The single most important concept in streetwear is the drop: a limited quantity of product, released on a set schedule, in deliberately small numbers. Understanding drops explains almost everything about how the culture behaves.
Scarcity by design
Traditional fashion produces to meet demand. Streetwear does the opposite: it produces less than it could sell. That artificial scarcity is the point. When a brand releases a limited run, selling out instantly becomes proof of desirability, and the fear of missing out drives the next release even harder.
The weekly cadence
Supreme popularized the weekly drop — new product every week of the season, on a fixed day and time. That rhythm gives the audience a ritual: check the drop, decide fast, buy or miss. The calendar itself becomes content, which is exactly why a release calendar matters to this audience in a way seasonal fashion never did.
The resale engine
Scarcity plus demand creates a secondary market.
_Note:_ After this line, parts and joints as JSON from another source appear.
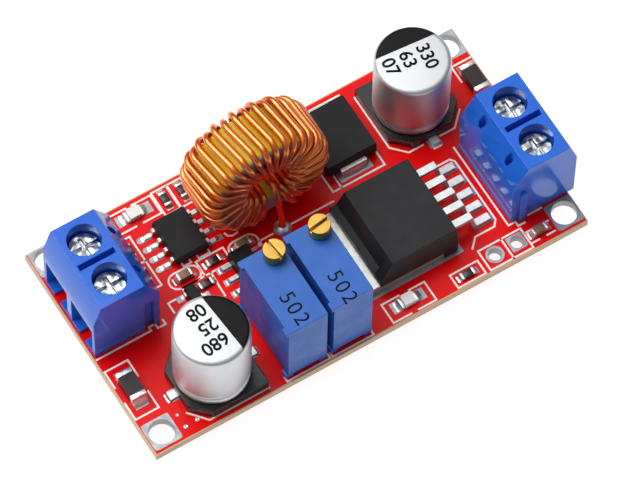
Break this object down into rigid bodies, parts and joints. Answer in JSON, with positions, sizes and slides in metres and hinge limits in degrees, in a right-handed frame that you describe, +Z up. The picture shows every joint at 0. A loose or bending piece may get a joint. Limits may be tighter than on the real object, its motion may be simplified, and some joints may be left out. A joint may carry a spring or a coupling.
{
  "type": "buck converter module",
  "caption": "Red step-down converter board with two blue screw terminal blocks, a copper-wound toroid, two round capacitors, two blue trimmers and a large converter chip.",
  "frame": {"origin": "centre of the four corner holes at the board's underside", "axes": "+X along the board towards the input terminals, +Z up out of the component side"},
  "size_m": [0.0519, 0.0262, 0.017],
  "materials": {
    "board": "glossy red solder mask over glass-fibre board",
    "terminal_plastic": "moulded blue, satin gloss",
    "contact_metal": "tinned",
    "screw_steel": "bright plated",
    "clamp_steel": "plated",
    "trimmer_plastic": "moulded blue",
    "brass": "turned",
    "tinned_metal": "tinned",
    "base_plastic": "moulded black",
    "can_aluminium": "satin",
    "core_coating": "yellow coating, one white face",
    "enamelled_copper": "clear enamel on copper",
    "moulding": "moulded black epoxy",
    "lamp_ceramic": "pale translucent",
    "small_ceramic": "sintered tan",
    "large_ceramic": "sintered dark brown"
  },
  "bodies": {
    "base": {"circuit_board": "board", "output_terminal_housing": "terminal_plastic", "input_terminal_housing": "terminal_plastic", "output_contacts": "contact_metal", "input_contacts": "contact_metal", "current_trimmer_body": "trimmer_plastic", "voltage_trimmer_body": "trimmer_plastic", "current_trimmer_pins": "tinned_metal", "voltage_trimmer_pins": "tinned_metal", "output_capacitor_base": "base_plastic", "output_capacitor_can": "can_aluminium", "output_capacitor_leads": "tinned_metal", "input_capacitor_base": "base_plastic", "input_capacitor_can": "can_aluminium", "input_capacitor_leads": "tinned_metal", "inductor_core": "core_coating", "inductor_winding": "enamelled_copper", "inductor_joints": "tinned_metal", "converter_body": "moulding", "converter_tab": "tinned_metal", "converter_leads": "tinned_metal", "amplifier_body": "moulding", "amplifier_leads": "tinned_metal", "diode_body": "moulding", "diode_terminals": "tinned_metal", "regulator_body": "moulding", "regulator_leads": "tinned_metal", "transistor_body": "moulding", "transistor_leads": "tinned_metal", "lamp_bodies": "lamp_ceramic", "lamp_ends": "tinned_metal", "resistor_bodies": "moulding", "resistor_ends": "tinned_metal", "small_capacitor_bodies": "small_ceramic", "small_capacitor_ends": "tinned_metal", "large_capacitor_bodies": "large_ceramic", "large_capacitor_ends": "tinned_metal", "terminal_joints": "tinned_metal", "trimmer_joints": "tinned_metal"},
    "output_screw_1": {"output_screw_1": "screw_steel"},
    "output_clamp_1": {"output_clamp_1": "clamp_steel"},
    "output_screw_2": {"output_screw_2": "screw_steel"},
    "output_clamp_2": {"output_clamp_2": "clamp_steel"},
    "input_screw_1": {"input_screw_1": "screw_steel"},
    "input_clamp_1": {"input_clamp_1": "clamp_steel"},
    "input_screw_2": {"input_screw_2": "screw_steel"},
    "input_clamp_2": {"input_clamp_2": "clamp_steel"},
    "current_adjuster": {"current_adjuster": "brass"},
    "voltage_adjuster": {"voltage_adjuster": "brass"}
  },
  "joints": [
    {"name": "output_screw_1_turn", "type": "hinge", "parent": "base", "child": "output_screw_1", "pos_m": [-0.02198, 0.00685, 0.009], "axis": [0, 0, 1], "range_deg": [-1152.1, 0]},
    {"name": "output_clamp_1_rise", "type": "slide", "parent": "base", "child": "output_clamp_1", "axis": [0, 0, 1], "range_m": [0, 0.0016]},
    {"name": "output_screw_2_turn", "type": "hinge", "parent": "base", "child": "output_screw_2", "pos_m": [-0.02198, 0.00185, 0.009], "axis": [0, 0, 1], "range_deg": [-1152.1, 0]},
    {"name": "output_clamp_2_rise", "type": "slide", "parent": "base", "child": "output_clamp_2", "axis": [0, 0, 1], "range_m": [0, 0.0016]},
    {"name": "input_screw_1_turn", "type": "hinge", "parent": "base", "child": "input_screw_1", "pos_m": [0.02283, -0.0069, 0.009], "axis": [0, 0, 1], "range_deg": [-1152.1, 0]},
    {"name": "input_clamp_1_rise", "type": "slide", "parent": "base", "child": "input_clamp_1", "axis": [0, 0, 1], "range_m": [0, 0.0016]},
    {"name": "input_screw_2_turn", "type": "hinge", "parent": "base", "child": "input_screw_2", "pos_m": [0.02283, -0.0019, 0.009], "axis": [0, 0, 1], "range_deg": [-1152.1, 0]},
    {"name": "input_clamp_2_rise", "type": "slide", "parent": "base", "child": "input_clamp_2", "axis": [0, 0, 1], "range_m": [0, 0.0016]},
    {"name": "current_adjuster_turn", "type": "hinge", "parent": "base", "child": "current_adjuster", "pos_m": [-0.00666, -0.00447, 0.0112], "axis": [0, 0, 1], "continuous": true},
    {"name": "voltage_adjuster_turn", "type": "hinge", "parent": "base", "child": "voltage_adjuster", "pos_m": [-0.00133, -0.00441, 0.0112], "axis": [0, 0, 1], "continuous": true}
  ],
  "couplings": [
    {"joint": "output_screw_1_turn", "follows": "output_clamp_1_rise", "rad_per_m": -12566},
    {"joint": "output_screw_2_turn", "follows": "output_clamp_2_rise", "rad_per_m": -12566},
    {"joint": "input_screw_1_turn", "follows": "input_clamp_1_rise", "rad_per_m": -12566},
    {"joint": "input_screw_2_turn", "follows": "input_clamp_2_rise", "rad_per_m": -12566}
  ]
}
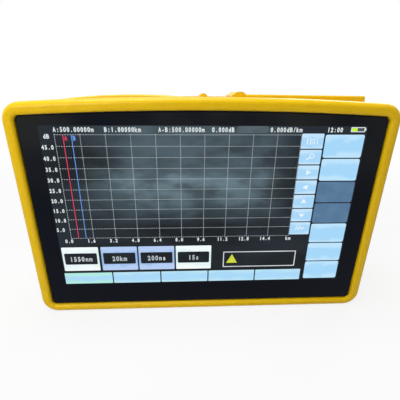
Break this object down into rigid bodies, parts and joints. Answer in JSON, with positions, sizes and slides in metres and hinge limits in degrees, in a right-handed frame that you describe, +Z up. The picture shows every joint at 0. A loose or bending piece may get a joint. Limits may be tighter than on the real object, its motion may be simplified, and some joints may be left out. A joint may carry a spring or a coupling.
{
  "type": "optical time domain reflectometer",
  "caption": "Hand-held fibre test set: a touch screen in a rounded silicone sleeve, with hinged flaps over the top ports, a power key, a battery cover and a folding rear stand.",
  "frame": {"origin": "middle of the footprint, on the surface that the device stands on", "axes": "+X to the right of the screen, +Y from the screen towards the back, +Z up"},
  "size_m": [0.1828, 0.042, 0.1195],
  "materials": {
    "yellow_silicone": "matte moulded silicone",
    "black_case_plastic": "fine spark-eroded texture",
    "dark_stand_plastic": "fine texture",
    "cover_glass": "polished, black printed border",
    "gasket_foam": "foam adhesive",
    "display_panel": "lit liquid crystal panel",
    "display_tray": "pressed sheet",
    "ribbon_film": "polyimide film",
    "steel": "turned",
    "battery_wrap": "shrink wrap",
    "circuit_board": "solder mask",
    "chip_epoxy": "moulded epoxy",
    "tin_plate": "folded tin plate",
    "module_metal": "machined and anodised",
    "spool_plastic": "moulded",
    "fibre_buffer": "fibre buffer",
    "nickel_plate": "nickel plated, turned",
    "brass_tube": "turned",
    "socket_plastic": "moulded",
    "key_plastic": "moulded",
    "speaker_frame": "painted"
  },
  "bodies": {
    "case": {"silicone_sleeve": "yellow_silicone", "front_frame": "black_case_plastic", "touch_glass": "cover_glass", "glass_gasket": "gasket_foam", "display_panel": "display_panel", "display_tray": "display_tray", "display_cable": "ribbon_film", "middle_frame": "black_case_plastic", "rear_shell": "black_case_plastic", "stand_pins": "steel", "battery_pack": "battery_wrap", "battery_bay": "black_case_plastic", "battery_cover": "dark_stand_plastic", "main_board": "circuit_board", "processor_shield": "tin_plate", "board_chips": "chip_epoxy", "optical_module": "module_metal", "fibre_spool": "spool_plastic", "fibre_pigtails": "fibre_buffer", "trace_port": "nickel_plate", "fault_locator_port": "nickel_plate", "power_meter_port": "nickel_plate", "fault_locator_laser": "brass_tube", "power_meter_detector": "steel", "usb_shell": "tin_plate", "usb_tongue": "socket_plastic", "micro_usb_socket": "tin_plate", "charging_socket": "socket_plastic", "socket_board": "circuit_board", "key_switch": "socket_plastic", "speaker": "speaker_frame"},
    "left_flap": {"left_flap": "yellow_silicone"},
    "right_flap": {"right_flap": "yellow_silicone"},
    "stand": {"stand": "dark_stand_plastic"},
    "power_key": {"power_key": "key_plastic"}
  },
  "joints": [
    {"name": "left_flap_hinge", "type": "hinge", "parent": "case", "child": "left_flap", "pos_m": [-0.0713, 0.00073, 0.11347], "axis": [0, -0.9969, 0.0785], "range_deg": [0, 105]},
    {"name": "right_flap_hinge", "type": "hinge", "parent": "case", "child": "right_flap", "pos_m": [0.0762, 0.00079, 0.11431], "axis": [0, 0.9969, -0.0785], "range_deg": [0, 105]},
    {"name": "stand_hinge", "type": "hinge", "parent": "case", "child": "stand", "pos_m": [0, 0.0184, 0.0865], "axis": [1, 0, 0], "range_deg": [0, 45]},
    {"name": "power_key_travel", "type": "slide", "parent": "case", "child": "power_key", "axis": [0, -0.0785, -0.9969], "range_m": [0, 0.0007], "stiffness_N_per_m": 600, "springref_m": -0.0005}
  ]
}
Platforms like StockX and GOAT turned reselling sold-out items into a transparent, priced economy, where a sought-after piece can trade well above retail minutes after selling out. Resale is now inseparable from how drops are perceived — and, for some buyers, from why they buy.
Bots, raffles, and access
Because demand outstrips supply, getting product has become its own challenge. Brands and retailers use raffles, in-app releases (like Nike’s SNKRS), and account requirements to manage chaos, while automated buying “bots” pushed brands toward anti-bot measures. Access — not just money — became the currency.
Why it works culturally
Drops work because they turn shopping into participation. You are not just buying a hoodie; you are competing, succeeding or failing in real time, and signaling that you were paying attention. That is a powerful thing to build a culture around — and the reason the model spread from skate shops to luxury houses.